‘Sacro GRA’ is the First Documentary to Win Top Honors at the Venice Film Festival

Christopher Campbell
Nonfics
Published in
2 min readSep 8, 2013
venice_sacro_gra

For the first year ever, the Venice Film Festival included documentaries in its competition for the Golden Lion, the event’s top honor. And as it happens, one of these two nonfiction works actually won the award. Gianfranco Rosi’s Sacro GRA, which depicts life along the Grande Raccordo Anulare (the “Great Ring Road” around the perimeter of Rome), is also the first Italian film to take the prize in 15 years.

Bernardo Bertolucci headed the jury that picked the doc, and during the ceremony he remarked that he’d been looking to be surprised from this year’s slate and added that Sacro GRA is indeed “a surprising film.” The other doc contending for the prize was Errol Morris’s latest, The Unknown Known. And Bertolucci reportedly joked that its subject, Donald Rumsfeld, was almost chosen for the Best Actor trophy. Others on the jury included filmmaker Andrea Arnold and actresses Martina Gedeck and Carrie Fisher.

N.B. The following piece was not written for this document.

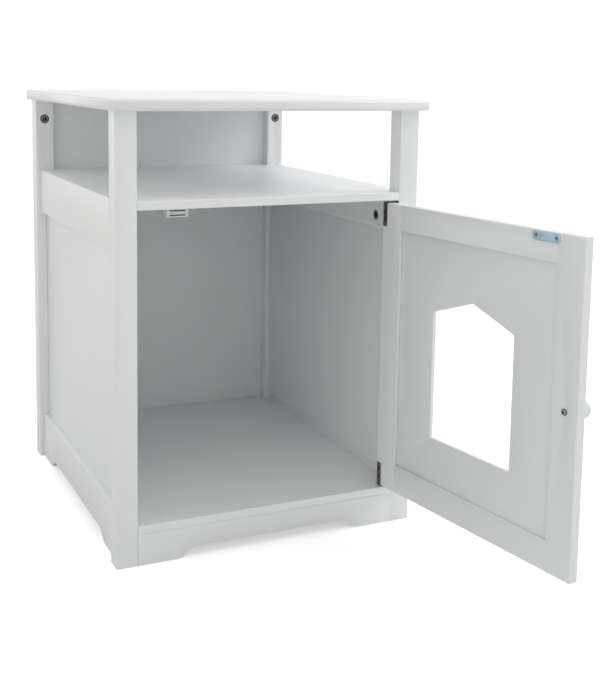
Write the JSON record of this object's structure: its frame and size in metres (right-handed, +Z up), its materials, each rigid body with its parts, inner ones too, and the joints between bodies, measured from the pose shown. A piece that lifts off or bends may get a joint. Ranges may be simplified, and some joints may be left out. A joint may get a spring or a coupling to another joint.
{
  "type": "cat litter box cabinet",
  "caption": "White square-post side table with an open shelf bay above a closed litter box room, whose pivot-hung front door has a house-shaped cat opening and a round knob.",
  "frame": {"origin": "on the floor, at the centre of the front left post's foot", "axes": "+Z up, -Y towards the front with the door, +X to the right as seen from the front"},
  "size_m": [0.5062, 0.8905, 0.638],
  "materials": {
    "white_board": "satin white paint on fibreboard",
    "white_post": "satin white paint on solid wood",
    "white_top": "satin white paint on fibreboard, smooth",
    "white_panel": "satin white paint on thin fibreboard",
    "white_door_frame": "satin white paint on solid wood",
    "white_knob": "semi-gloss white paint on turned wood",
    "bare_beech": "bare fluted beech",
    "dark_zinc": "dark plated die-cast zinc",
    "bright_steel": "zinc-plated steel",
    "dark_bronze": "dark bronze finish on steel",
    "white_plastic": "moulded white plastic",
    "dark_steel": "dull ground steel",
    "black_ferrite": "unpolished ferrite",
    "blue_zinc": "blue zinc-plated steel"
  },
  "bodies": {
    "cabinet": {"top_panel": "white_top", "front_left_post": "white_post", "front_right_post": "white_post", "rear_left_post": "white_post", "rear_right_post": "white_post", "left_top_rail": "white_board", "right_top_rail": "white_board", "left_bottom_rail": "white_board", "right_bottom_rail": "white_board", "left_side_panel": "white_panel", "right_side_panel": "white_panel", "shelf_board": "white_board", "floor_board": "white_board", "front_apron": "white_board", "back_panel": "white_panel", "back_bottom_rail": "white_board", "frame_dowels": "bare_beech", "cam_locks": "dark_zinc", "cam_bolts": "bright_steel", "lower_hinge_arm": "dark_bronze", "upper_hinge_arm": "dark_bronze", "lower_hinge_pin": "bright_steel", "upper_hinge_pin": "bright_steel", "hinge_arm_screws": "dark_bronze", "catch_housing": "white_plastic", "catch_pole_plates": "dark_steel", "catch_magnet": "black_ferrite", "catch_screws": "bright_steel"},
    "door": {"door_hinge_stile": "white_door_frame", "door_free_stile": "white_door_frame", "door_top_rail": "white_door_frame", "door_bottom_rail": "white_door_frame", "door_panel": "white_panel", "door_dowels": "bare_beech", "lower_door_leaf": "dark_bronze", "upper_door_leaf": "dark_bronze", "door_leaf_screws": "dark_bronze", "strike_plate": "blue_zinc", "strike_screws": "blue_zinc", "knob": "white_knob", "knob_screw": "dark_bronze"}
  },
  "joints": [
    {"name": "door_hinge", "type": "hinge", "parent": "cabinet", "child": "door", "pos_m": [0.401, -0.008, 0.27], "axis": [0, 0, 1], "range_deg": [-98, 12]}
  ]
}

Narrative features Rosi’s film beat include Hayao Miyazaki’s final animated feature The Wind Rises, Stephen Frears’ Philomena, James Franco’s Child of God, Terry Gilliam’s The Zero Theorem, David Gordon Green’s Joe and Jonathan Glazer’s Under the Skin.

Rosi has been a winner at Venice before. Below Sea Level won both the Doc/It Award and the Venice Horizons Documentary Award in 2008. El Sicario, Room 164 won the Biografilm Award for Documentary and the FIPRESCI Prize in the Parallel Sections category in 2010.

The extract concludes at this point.